## [Problem details]
Return the listing below word for word.

## [Given material]
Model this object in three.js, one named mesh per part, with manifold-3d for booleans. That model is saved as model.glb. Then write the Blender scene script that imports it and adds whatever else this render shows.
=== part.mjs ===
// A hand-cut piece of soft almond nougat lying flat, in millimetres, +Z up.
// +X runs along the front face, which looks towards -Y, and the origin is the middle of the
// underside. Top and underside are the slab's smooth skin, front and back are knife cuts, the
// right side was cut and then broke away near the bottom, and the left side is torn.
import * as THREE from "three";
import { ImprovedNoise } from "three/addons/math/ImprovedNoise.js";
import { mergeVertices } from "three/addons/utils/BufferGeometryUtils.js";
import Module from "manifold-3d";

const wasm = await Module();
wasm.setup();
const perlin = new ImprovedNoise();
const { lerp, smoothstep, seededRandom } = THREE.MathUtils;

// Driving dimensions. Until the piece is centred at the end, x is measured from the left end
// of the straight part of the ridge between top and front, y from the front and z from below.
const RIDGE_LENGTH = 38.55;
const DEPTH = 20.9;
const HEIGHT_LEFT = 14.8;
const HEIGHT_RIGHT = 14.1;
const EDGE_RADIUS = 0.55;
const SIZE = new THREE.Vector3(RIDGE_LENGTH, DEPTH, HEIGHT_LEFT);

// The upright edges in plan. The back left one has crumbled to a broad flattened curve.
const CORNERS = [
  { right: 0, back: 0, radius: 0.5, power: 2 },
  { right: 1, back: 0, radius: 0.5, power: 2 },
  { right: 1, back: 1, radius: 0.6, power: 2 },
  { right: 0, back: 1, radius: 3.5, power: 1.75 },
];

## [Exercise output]
Model this object in three.js, one named mesh per part, with manifold-3d for booleans. That model is saved as model.glb. Then write the Blender scene script that imports it and adds whatever else this render shows.
=== part.mjs ===
// A hand-cut piece of soft almond nougat lying flat, in millimetres, +Z up.
// +X runs along the front face, which looks towards -Y, and the origin is the middle of the
// underside. Top and underside are the slab's smooth skin, front and back are knife cuts, the
// right side was cut and then broke away near the bottom, and the left side is torn.
import * as THREE from "three";
import { ImprovedNoise } from "three/addons/math/ImprovedNoise.js";
import { mergeVertices } from "three/addons/utils/BufferGeometryUtils.js";
import Module from "manifold-3d";

const wasm = await Module();
wasm.setup();
const perlin = new ImprovedNoise();
const { lerp, smoothstep, seededRandom } = THREE.MathUtils;

// Driving dimensions. Until the piece is centred at the end, x is measured from the left end
// of the straight part of the ridge between top and front, y from the front and z from below.
const RIDGE_LENGTH = 38.55;
const DEPTH = 20.9;
const HEIGHT_LEFT = 14.8;
const HEIGHT_RIGHT = 14.1;
const EDGE_RADIUS = 0.55;
const SIZE = new THREE.Vector3(RIDGE_LENGTH, DEPTH, HEIGHT_LEFT);

// The upright edges in plan. The back left one has crumbled to a broad flattened curve.
const CORNERS = [
  { right: 0, back: 0, radius: 0.5, power: 2 },
  { right: 1, back: 0, radius: 0.5, power: 2 },
  { right: 1, back: 1, radius: 0.6, power: 2 },
  { right: 0, back: 1, radius: 3.5, power: 1.75 },
];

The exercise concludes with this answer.